Making a landfall is always exciting, especially when you
have been at sea for two to three weeks. It gives both a sense of
accomplishment and relief. You have sailed in the wake of Captains
Cook and Columbus, and survived, and if you are lucky, your yacht arrived
intact without any broken gear. Most yachties have shallow pockets and
they sail in damage control mode. Rather than rocketing across and
ocean like a bat out of hell, they truck along at a conservative pace that
insures they arrive at the other side with their bank account still full of
Crossing an ocean is a bit like roulette, but in this
case, you own the roulette wheel and the odds are stacked in your favor.
You give the wheel a spin, and if you sail a well-found yacht, you don't
strike a whale, a ship doesn't run you down. or an out of season storm
doesn't pummel you, the jackpot is yours. You make it to the
Caribbean, the Marquesas, or New Zealand. The truth is, if you know
what you are doing, and you use your God given common sense, the odds are in
your favor, and you end up a winner almost every time. If that were
not the case, no one would be out here sailing on the ocean of their dreams.
So what does it feel like to arrive on the other side.
Awesome! My first big offshore passage took twenty-one days to sail
from the Galapagos Islands to the Marquesas Islands of French
Polynesia. When the rugged volcanic spires on Fatu Hiva and Nuku Hiva
appeared on the horizon on schedule, I knew beyond all shadow of a doubt
that I was a real ocean cruiser. I was no longer a wannabe. I
was the real deal and was sailing on the ocean of my dreams. You could
pinch me as many times as you liked, and it wouldn't matter, because I wasn't
asleep and I wasn't dreaming. I was actually in the South Pacific
living my dreams.
The same thing happened when we sailed to the Land of the
Long White Cloud - New Zealand. I knew that sailing from Fiji to New
Zealand involved more than a little risk. The twelve-hundred mile
passage south went through a weather hole, a meteorological no mans land
that swallowed up yachts. The problem was that there existed a large
area of ocean that belonged to no one. Meteorologists in New Zealand,
Australia, and Fiji all disavowed knowledge of what happened inside that
patch of ocean. When you sailed into that hole, you might be the first
to discover there was a serious weather disaster getting ready to happen.
It's not an accident that yachts perish with great regularity in that area,
because there is no way to know ahead of time that trouble is brewing.
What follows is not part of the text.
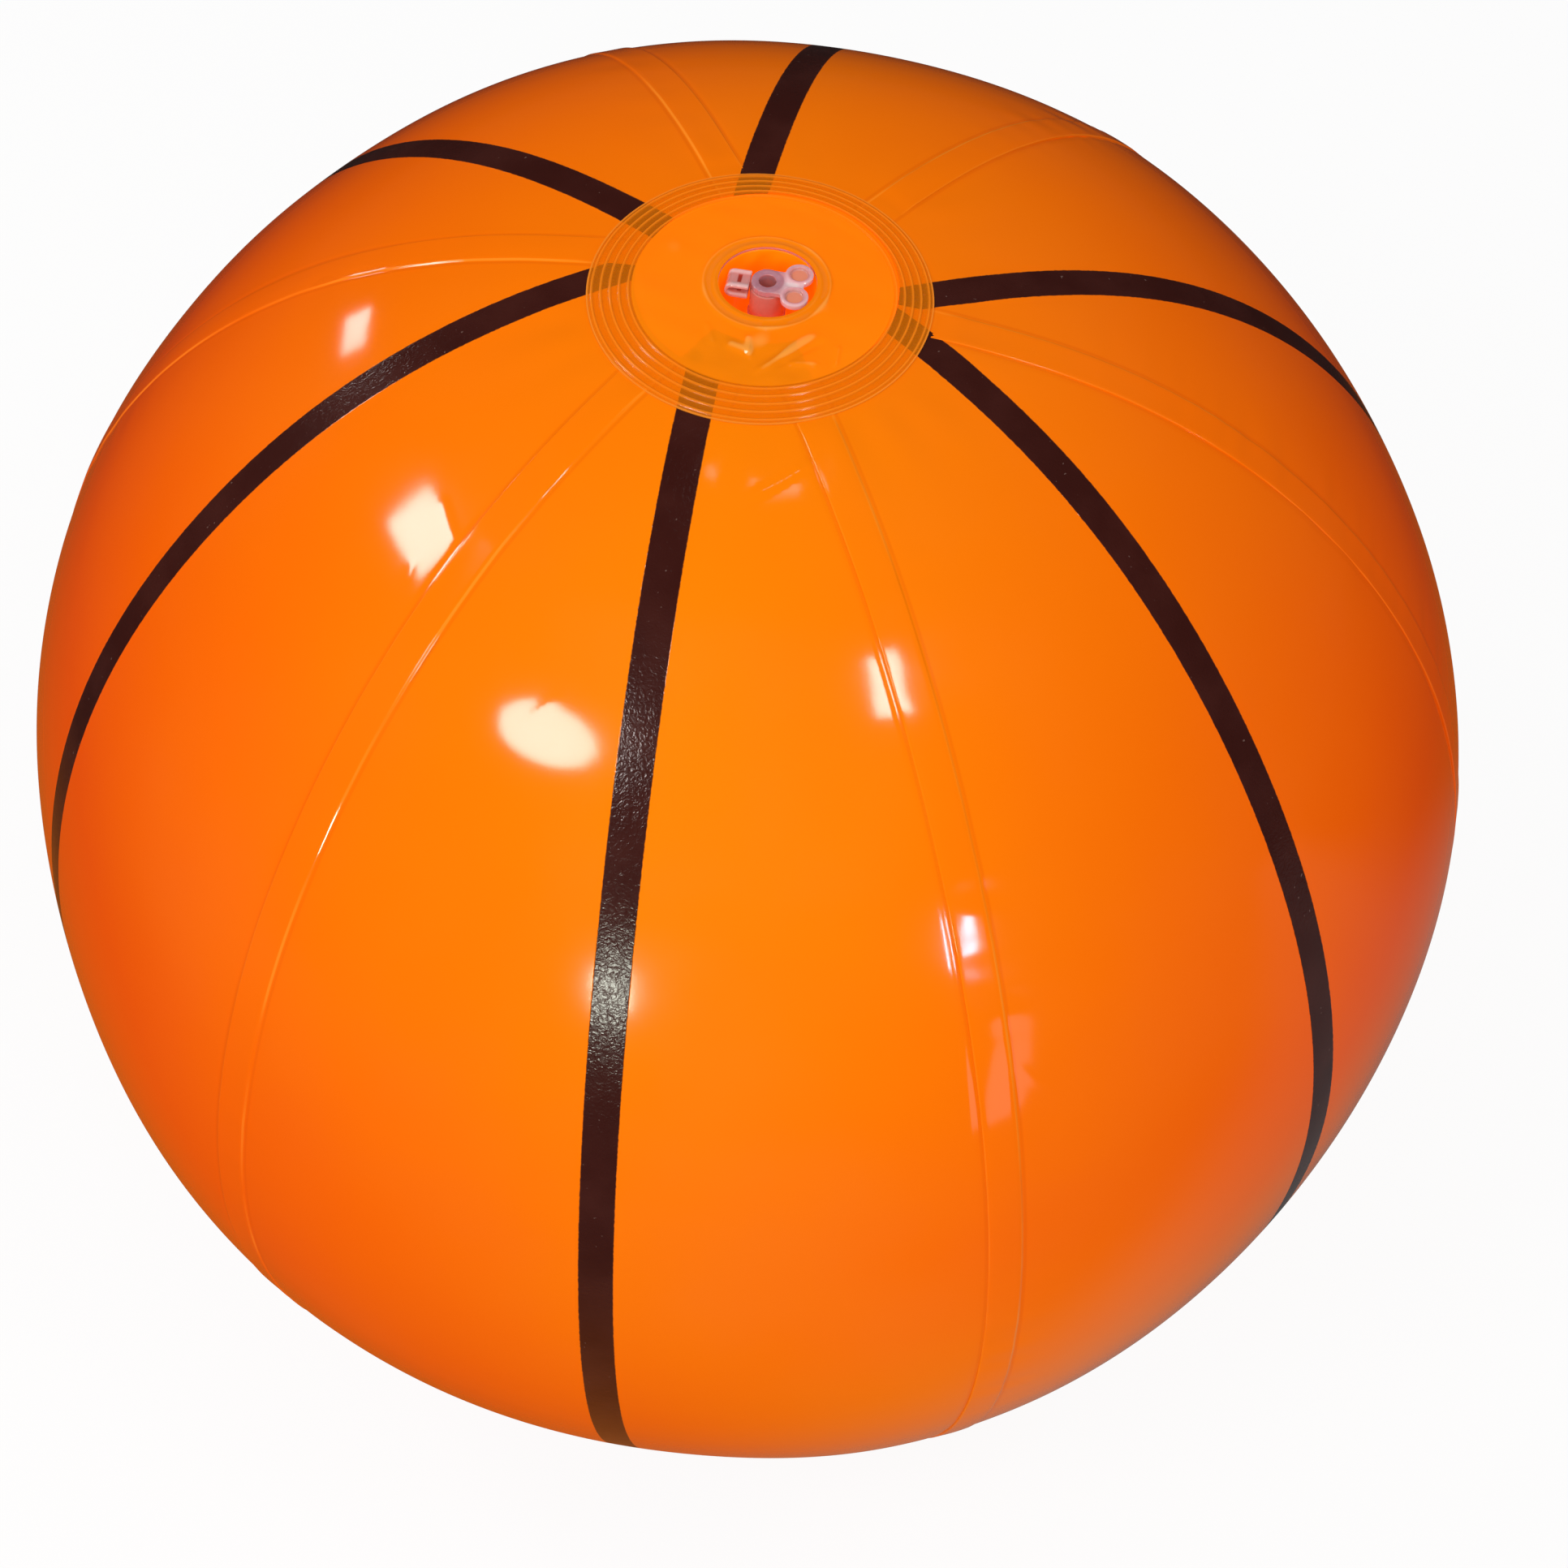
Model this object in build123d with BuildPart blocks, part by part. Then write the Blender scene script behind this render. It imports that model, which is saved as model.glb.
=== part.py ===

Go the the internet, and do a search for the Queens Birthday Storm, and read
the harrowing tales of people caught in this vortex of destruction. We
sailed twice from Fiji to New Zealand, and when we arrived in the Bay of
Islands and put our anchor down, we knew that we had cheated death one more
time. On both trips south, there were yachts or people lost at sea
making the same trip. Suffice it to say, arriving in New Zealand
unscathed was a RELIEF. On both trips south we made it in to safe
harbor just before gales struck.
In December of 2005, we made a transatlantic passage
taking sixteen days to get to the other side. Although the trip was
long, it was relatively easy because it was windless for the first half of
the trip. We motored on flat seas, photographed a giant pod of
dolphins cavorting with the yacht, and enjoyed the company of pilot whales
bodysurfing in twelve foot seas. When the trade winds finally kicked
in halfway across the Atlantic, we deployed our double headsail trade wind
rig, and we ran downwind covering 150 to 170 miles west each day. A
few rain squalls washed the salt off our decks, and thunder and lightening
never became our unwelcome guests. We caught so much mahi mahi that we
were eating fresh fish nearly every day. We ate so much fish, prepared
in so many new and delectable ways, that we actually gained weight during
the trip. It's the first time that ever happened on passage. And
no one got sea sick. And then we arrived in Barbados, fit as a fiddle
and raring to go. And now I need to go on a diet.
What was it like to arrive in Barbados? I was fat
and happy and surprised. I already told you why I was fat and happy.
So why was I surprised? Simple. When we were still about three
miles offshore from Bajan Paradise, a man on a windsurfer came streaking out
to Exit Only. We saw him coming, and debated whether he would windsurf
so far offshore to check us out. He kept coming, and coming, and
coming. This guy better know what he's doing, because if he doesn't,
the next island is one-hundred miles downwind. He wasn't bothered by
the choppy seas and twenty-five knot winds. He just kept coming.
He was on a mission, and that mission was to welcome us to Barbados.
He zipped by our stern, performed a quick jibe, and as he zoomed past Exit
Only he said, "Welcome to Barbados." It was Christmas day, and his
welcome was a gift that would warm the coldest heart of the most crusty and
Welcome to Barbados, and welcome to our new cruising
home, the Caribbean. It's great to be home.